Using stochastic gradients (either via small minibatches or literally adding noise to the gradients themselves) is an effective way to allow the optimization to do a bit of "searching" and "bouncing" out of weak local minima. Asynchronous stochastic gradient descent, in which many machines are performing gradient descent in parallel, is another possible source of noise.

This "thermodynamic" energy ensures symmetry-breaking during early stages of training, to ensure that all the gradients in a layer are not synchronized to the same values. Not only does noise perform symmetry breaking in action space of the neural net, but noise also performs symmetry breaking in the parameter space of the neural net.

## Closing Thoughts

I find it really interesting that random noise actually helps Artificial Intelligence algorithms to avoid over-fitting and explore the solution space during optimization or Reinforcement Learning. It raises interesting philosophical questions on whether the inherent noisiness of our neural code is a feature, not a bug.
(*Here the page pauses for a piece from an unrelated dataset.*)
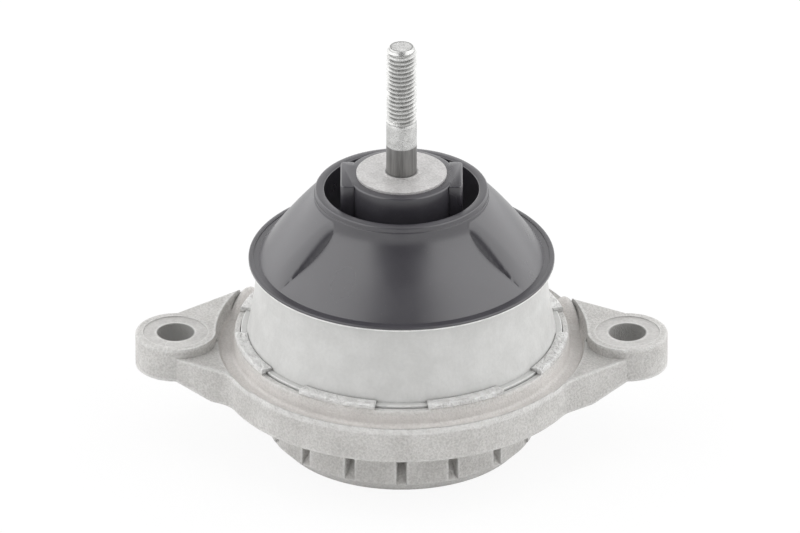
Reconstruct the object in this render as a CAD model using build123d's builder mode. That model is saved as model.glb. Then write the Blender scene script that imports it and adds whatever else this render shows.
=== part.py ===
from build123d import *
from math import atan2, cos, degrees, radians, sin, tan
import os

# Hydraulic engine mount: a die-cast ear flange with a ribbed cup, a steel sleeve
# staked into it, and a rubber spring that carries an aluminium core with a stud.
# Millimetres. +Z runs up the stud, X through the two ear holes, and the origin is
# the centre of the cup's underside.

# Ears
ear_spacing = 148.0
ear_hole_radius = 6.05
ear_radius = 13.2
spot_face_radius = 10.6
spot_face_depth = 0.3
ear_seat_z = 25.5
ear_seat_ramp = 12.5
plateau_z = 37.0
web_z = 33.9
web_drop = 1.0
right_front_angle = 27.3
right_back_angle = 23.0
left_front_angle = 22.0
left_back_angle = 30.5
ear_neck_half_width = 13.0
ear_blend_radius = 10.0

# Flange, channel and collar
flange_radius = 60.3
flange_bottom_z = 21.0
flange_top_z = 31.7
collar_root_radius = 58.0
collar_wall = 1.7
collar_draft = 0.7
collar_foot_radius = 1.2
collar_below_flange = 0.9
channel_radius = 59.3
channel_step_width = 1.6
channel_step_sag = 0.4
ear_edge_radius = 0.8

# Stakes that the collar's rim is rolled into, and the gaps between them, from the front
stake_gap_angles = (0, 47, 95, 138, 180, 222, 265, 313)
stake_gap_width = 18.6
stake_thickness = 1.2
stake_clearance = 0.1
stake_crown_radius = 0.7
stake_lip_height = 0.8

# Cup
cup_radius = 44.2
cup_bottom_radius = 40.2
cup_chamfer_height = 4.2
cup_wall = 3.0
cup_floor = 3.2
cup_inner_corner_radius = 4.0
vent_radius = 2.0
notch_count = 16
notch_floor_radius = 39.4
notch_floor_width = 1.6
notch_half_angle = 11.0
notch_foot_z = 3.4
notch_full_z = 10.0

# Stack that the stakes clamp, from the seat in the housing upwards
seat_z = 26.2
bead_height = 3.0
channel_plate_height = 5.2
cover_thickness = 1.6
sleeve_flange_thickness = 1.9
stack_clearance = 0.3

# Steel sleeve
sleeve_radius = 47.8
sleeve_wall = 2.2
sleeve_flare = 2.8
sleeve_foot_land = 2.0
sleeve_flare_z = 56.0
sleeve_flare_sag = 0.3
sleeve_top_z = 64.4
sleeve_lip_radius = 50.0
sleeve_lip_thickness = 1.0

# Rubber spring
rim_height = 0.8
rim_lip_width = 1.6
trough_radius = 46.6
trough_depth = 0.25
cone_top_z = 87.6
cone_sag = 1.8
ring_radius = 28.2
ring_bore_radius = 25.2
ring_top_z = 90.2
ring_edge_radius = 0.5
ring_lip_radius = 28.6
ring_lip_top_z = 88.4
arm_half_width = 22.0
arm_bulge = 0.6
cavity_floor_z = 73.0
cavity_corner_radius = 3.0
lining_thickness = 2.3
dome_foot_z = 46.0
dome_top_radius = 21.0
skin_thickness = 1.6
skin_top_z = 95.3

# Aluminium core
core_top_z = 96.1
core_disc_radius = 14.75
core_radius = 16.0
core_shoulder_z = 93.8
core_waist_z = 77.0
core_bottom_radius = 12.5
core_bottom_z = 60.0
core_edge_radius = 1.6
lug_half_length = 18.3
lug_half_width = 7.2
lug_bottom_z = 83.0
lug_corner_radius = 1.2
swage_radius = 5.9
swage_height = 0.5

# Stud
stud_radius = 5.0
stud_root_radius = 5.3
stud_top_z = 142.0
stud_tip_radius = 3.9
stud_tip_length = 2.0
stud_head_radius = 8.0
stud_head_thickness = 5.0
stud_depth = 26.0

# Inertia track, decoupler and bellows
track_inner_radius = 35.0
track_outer_radius = 43.0
track_floor = 1.4
track_gap_angle = 40.0
port_radius = 3.2
decoupler_radius = 27.0
decoupler_clearance = 0.4
grid_floor = 1.4
grid_hole_radius = 2.1
grid_ring_radii = (0.0, 7.5, 15.0, 22.0)
grid_ring_counts = (1, 6, 12, 18)
rivet_radius = 1.6
rivet_head_radius = 2.8
rivet_head_height = 0.8
rivet_count = 4
rivet_circle_radius = 31.0
rivet_start_angle = 45.0
bellows_wall = 2.0
bellows_bead_width = 6.6
bellows_side_gap = 1.5
bellows_inner_radius = 24.0
bellows_draft = 2.0
bellows_shoulder_z = 24.5
bellows_low_z = 9.0
bellows_high_z = 20.5
bellows_bend_radius = 4.0
insert_width = 3.0
insert_thickness = 1.2

# Levels and radii that follow from the sizes above
bead_top_z = seat_z + bead_height
channel_plate_top_z = bead_top_z + channel_plate_height
cover_top_z = channel_plate_top_z + cover_thickness
sleeve_flange_top_z = cover_top_z + sleeve_flange_thickness
collar_top_z = sleeve_flange_top_z - collar_below_flange
sleeve_foot_radius = sleeve_radius + sleeve_flare
stack_radius = sleeve_foot_radius + sleeve_foot_land
stack_bore_radius = stack_radius + stack_clearance
collar_top_radius = stack_bore_radius + collar_wall
collar_base_radius = collar_top_radius + collar_draft
sleeve_bore_radius = sleeve_radius - sleeve_wall
cup_bore_radius = notch_floor_radius - cup_wall
bellows_outer_radius = cup_bore_radius - bellows_side_gap - bellows_wall / 2
ear_x = ear_spacing / 2
ear_width = 2 * ear_radius
rubber_bottom_z = cover_top_z
rim_radius = sleeve_lip_radius
lining_radius = sleeve_bore_radius - lining_thickness
skin_radius = core_radius + skin_thickness
stud_head_z = core_top_z - stud_depth
stake_inner_radius = sleeve_foot_radius + stake_clearance
stake_top_z = sleeve_flange_top_z + stake_thickness
trough_z = sleeve_top_z + rim_height - trough_depth
bead_inner_radius = stack_radius - bellows_bead_width
recess_radius = decoupler_radius + decoupler_clearance
grid_top_z = bead_top_z + grid_floor
decoupler_top_z = channel_plate_top_z - decoupler_clearance


def flange_corner(angle):
    """Corner on the flange's edge at an angle from the line through the ear holes."""
    return flange_radius * cos(radians(angle)), flange_radius * sin(radians(angle))


def ear_face(front_angle, back_angle):
    """Plan of an ear on the right: a round end on a neck that spreads out to the flange."""
    with BuildSketch() as ear:
        with BuildLine():
            Polyline(
                (0, 0),
                flange_corner(-front_angle),
                (ear_x, -ear_neck_half_width),
                (ear_x, ear_neck_half_width),
                flange_corner(back_angle),
                close=True,
            )
        make_face()
        with Locations((ear_x, 0)):
            Circle(ear_radius)
    return ear.sketch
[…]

One theoretical ML research question I am interested in is whether all these neural network training tricks are actually variations of some general regularization theorem. Perhaps theoretical work on compression will be really useful for understanding this.

It would be interesting to check the information capacity of various neural networks relative to hand-engineered feature representations, and see how that relates to overfitting tendency or quality of gradients. It's certainly not trivial to measure the information capacity of a network with dropout or trained via SGD, but I think it can be done. For example, constructing a database of synthetic vectors whose information content (in bits, kilobytes, etc) is exactly known, and seeing how networks of various sizes, in combination with techniques like dropout, deal with learning a generative model of that dataset.